Friend: Wow congrats! Are you going to find out what it is?
Me: I already googled and it’s a very tiny human
*me flirting
[Interview]
Boss: What’s your greatest strength?
Me: I’m a risk taker
B: Can you give an example?
M: *Passionately kisses boss*
B: omg
Bag of flesh that acts weird when another bag of flesh doesn’t send symbols on glowing screen
If I don’t make this right hand turn going exactly 3 mph, the entire universe will explode & everyone will die.
– the lady in front of me
[someone likes me as a friend]
Heart: hey you should fall in love with them
Me: what? no
Heart: *80s power ballad starts playing*
My son’s default mode is “protester being dragged out of a political rally.”
Tiktok made twitter look like a science club.
[Dinner at Arby’s]
Me: Remember our first date here? Feels like yesterday
Her: It was lunch today. Please take me home
Me: Ahh memories
GOD: I’ve created donuts
ANGEL: ooh they’re yummy but why the hole?
GOD:
ANGEL:
GOD:
ANGEL: because they are holy
GOD: because they are holy
barista calling out order: Gee Off
Geoff: It’s Geoff. I watched you write it on my cup as I spelled it out to you not five minutes ago
barista: nice try, Gee Off
Why is it called a backhanded compliment and not a slampliment?

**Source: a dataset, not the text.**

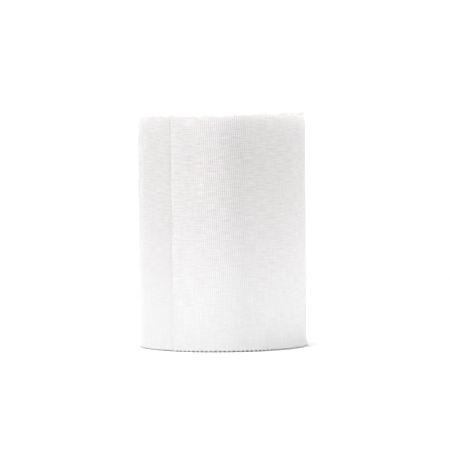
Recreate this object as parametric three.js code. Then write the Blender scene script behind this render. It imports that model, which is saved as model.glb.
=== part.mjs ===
// A roll of white, silk-like woven cloth tape, wound on itself and standing on one flat end.
// Millimetres, +Z up. The origin is on the roll's axis at its base. Angles run from the front, -Y,
// towards the right, +X, so they increase counter-clockwise as seen from above.

import * as THREE from 'three';

const TURN = 2 * Math.PI;

// Driving dimensions
const TAPE_WIDTH = 76.2;
const TAPE_LENGTH = 9144;
const OUTER_RADIUS = 27.5;
const BORE_RADIUS = 12.7;

// Pinked edges: a zigzag with one notch in the front of the roll
const TEETH_PER_TURN = 117;
const TOOTH_DEPTH = 0.45;
const RIM_WIDTH = 0.6;
const NOTCH_ANGLE = THREE.MathUtils.degToRad(1.17);
const TEETH_FROM_LAP_TO_NOTCH = 12.5;

// The outermost turn's lower edge springs out a little at the right of the roll
const FLARE_REACH = 0.5;
const FLARE_HEIGHT = 3;
const FLARE_ANGLE = Math.PI / 2;

// The cut face of each end of the tape, as an angle about the axis
const CUT_ANGLE = THREE.MathUtils.degToRad(0.1);

// What the wound length of tape makes of those sizes
const TURN_THICKNESS = Math.PI * (OUTER_RADIUS ** 2 - BORE_RADIUS ** 2) / TAPE_LENGTH;
const TURNS = (OUTER_RADIUS - BORE_RADIUS) / TURN_THICKNESS - 1;
const HALF_TOOTH_ANGLE = TURN / TEETH_PER_TURN / 2;
const LAP_ANGLE = NOTCH_ANGLE - TEETH_FROM_LAP_TO_NOTCH * 2 * HALF_TOOTH_ANGLE;
const INNER_END_STEP = Math.round((TURNS % 1) * 2 * TEETH_PER_TURN);

// One section of the roll, from the bore across the base, up the wall and back across the top.
// follows: what sets the point's radius. inward: how far inside it the point lies. tooth: which way
// a notch moves the point along the axis.
const SECTION = [
  { follows: 'bore', inward: 0, height: 0, tooth: 0 },
  { follows: 'wall', inward: RIM_WIDTH, height: 0, tooth: 0 },
  { follows: 'wall', inward: 0, height: 0, tooth: 1 },
  { follows: 'wall', inward: 0, height: FLARE_HEIGHT / 2, tooth: 0 },
  { follows: 'wall', inward: 0, height: FLARE_HEIGHT, tooth: 0 },
  { follows: 'wall', inward: 0, height: TAPE_WIDTH, tooth: -1 },
  { follows: 'wall', inward: RIM_WIDTH, height: TAPE_WIDTH, tooth: 0 },
  { follows: 'bore', inward: 0, height: TAPE_WIDTH, tooth: 0 },
  { follows: 'bore', inward: 0, height: 0, tooth: 0 },
];

// The places round the roll where a section stands: each tip and notch, and both cut ends.
// turned: the share of a turn from the lap. cored: the share of a turn from the inner end.
function stations() {
  const steps = 2 * TEETH_PER_TURN;
  const places = [];
  for (let step = 0; step < steps; step += 1) {
    const turned = step / steps;
    const cored = ((step - INNER_END_STEP + steps) % steps) / steps;
    const notch = step % 2;
    const isInnerEnd = step === INNER_END_STEP;
    places.push({ turned, cored: isInnerEnd ? 1 : cored, notch });
    if (isInnerEnd) {
      places.push({ turned: turned + CUT_ANGLE / TURN, cored: 0, notch });
    }
  }
  places.push({ turned: 1 - CUT_ANGLE / TURN, cored: (steps - INNER_END_STEP) / steps, notch: 0 });
  return places;
}

// The wall is the outer face of the last turn: it draws in by one thickness from the lap round to it.
function wallRadius(place) {
  return OUTER_RADIUS - TURN_THICKNESS * place.turned;
}

// The bore is the inner face of the first turn, and steps by one thickness at the tape's inner end.
function boreRadius(place) {
  return BORE_RADIUS + TURN_THICKNESS * (1 - place.cored);
}

function flare(angle, height) {
  const facing = Math.max(0, Math.cos(angle - FLARE_ANGLE));
  const low = Math.max(0, 1 - height / FLARE_HEIGHT);
  return FLARE_REACH * facing ** 2 * low ** 2;
}

function sectionPoint(row, place) {
  const angle = LAP_ANGLE + TURN * place.turned;
  const height = row.height + row.tooth * TOOTH_DEPTH * place.notch;
  const radius = row.follows === 'bore'
    ? boreRadius(place)
    : wallRadius(place) - row.inward + flare(angle, row.height);
  return new THREE.Vector3(radius * Math.sin(angle), height, radius * Math.cos(angle));
}

// A lathe of the section, with each of its copies moved to its own place on the spiral.
function rollGeometry() {
  const places = stations();
  const profile = SECTION.map((row) => new THREE.Vector2(
    row.follows === 'bore' ? BORE_RADIUS : OUTER_RADIUS - row.inward,
    row.height,
  ));
  const geometry = new THREE.LatheGeometry(profile, places.length);
  const position = geometry.attributes.position;
  for (let vertex = 0; vertex < position.count; vertex += 1) {
    const place = places[Math.floor(vertex / SECTION.length) % places.length];
    const point = sectionPoint(SECTION[vertex % SECTION.length], place);
    position.setXYZ(vertex, point.x, point.y, point.z);
  }
  geometry.rotateX(Math.PI / 2);
  geometry.computeVertexNormals();
  return geometry;
}

function clothTape() {
  return new THREE.MeshStandardMaterial({
    color: new THREE.Color(0.93, 0.915, 0.92),
    roughness: 0.85,
    metalness: 0,
  });
}

function roll() {
  const mesh = new THREE.Mesh(rollGeometry(), clothTape());
  mesh.name = 'roll';
  return mesh;
}

const tapeRoll = new THREE.Group();
tapeRoll.name = 'surgical tape roll';
tapeRoll.add(roll());

export default tapeRoll;
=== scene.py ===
"""A roll of white, silk-like cloth surgical tape with pinked edges, standing on end.

The roll is one strip of tape, wound on itself with its separate turns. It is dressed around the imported
solid of the wound form, on a plain pale floor in soft studio light. Sizes are in millimetres until they
are scaled by MM, and angles run from the front, -Y, towards the right, +X.
"""

import math

import bpy
import numpy as np
from mathutils import Matrix, Vector


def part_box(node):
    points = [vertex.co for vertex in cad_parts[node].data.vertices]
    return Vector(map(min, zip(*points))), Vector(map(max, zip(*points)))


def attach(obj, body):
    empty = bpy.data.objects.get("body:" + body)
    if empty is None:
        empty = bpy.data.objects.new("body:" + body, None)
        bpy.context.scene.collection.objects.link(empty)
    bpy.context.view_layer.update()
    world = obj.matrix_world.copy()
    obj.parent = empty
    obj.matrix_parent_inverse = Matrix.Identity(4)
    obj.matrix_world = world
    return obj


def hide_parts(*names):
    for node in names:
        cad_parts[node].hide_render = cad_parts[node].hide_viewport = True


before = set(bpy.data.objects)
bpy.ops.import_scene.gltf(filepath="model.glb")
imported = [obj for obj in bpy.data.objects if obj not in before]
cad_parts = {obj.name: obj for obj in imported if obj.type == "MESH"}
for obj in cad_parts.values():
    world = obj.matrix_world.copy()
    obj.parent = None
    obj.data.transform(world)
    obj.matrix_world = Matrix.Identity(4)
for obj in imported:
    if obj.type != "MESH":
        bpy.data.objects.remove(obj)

MM = 0.001
TURN = 2 * math.pi

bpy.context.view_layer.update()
ROLL_LOW, ROLL_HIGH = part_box("roll")

# The tape and its winding
TAPE_WIDTH = (ROLL_HIGH.z - ROLL_LOW.z) / MM
TAPE_LENGTH = 9144.0
OUTER_RADIUS = 27.5
BORE_RADIUS = 12.7
TURN_PITCH = math.pi * (OUTER_RADIUS**2 - BORE_RADIUS**2) / TAPE_LENGTH
TAPE_THICKNESS = 0.17
FIRST_RADIUS = OUTER_RADIUS - TAPE_THICKNESS / 2

# Pinked edges, with notches that narrow to a blunt end
TEETH_PER_TURN = 117
TOOTH_DEPTH = 0.45
NOTCH_HALF_WIDTH = 0.33
NOTCH_SLOPE = 0.14
NOTCH_ANGLE = math.radians(1.17)
TEETH_FROM_LAP_TO_NOTCH = 11.95
LAP_ANGLE = NOTCH_ANGLE - TEETH_FROM_LAP_TO_NOTCH * TURN / TEETH_PER_TURN
TOOTH_PITCH = TURN * (FIRST_RADIUS - TURN_PITCH / 2) / TEETH_PER_TURN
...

Looking at a set of 4 placemats on sale for $60.00 from a popular cooking supplies store, “oh you got jokes”
Letting my 4-year-old niece cook me breakfast in her Easy Bake Oven and acting like I’m not about to absolutely destroy her on Yelp.
Asked my 10yo where she was going to hide her candy so her sister couldn’t find it, and she said “my mouth” and rolled her eyes because ask a stupid question.
We’d never met, or even spoken, but I could tell just from gazing into her pale blue eyes I had stepped on her toe.
wife: omg what are you doing?
me: wrapping presents
wife:
me:
wife: IS THAT ALUMINUM FOIL?!
Homework. The teachers’ way of knowing how smart the parent is.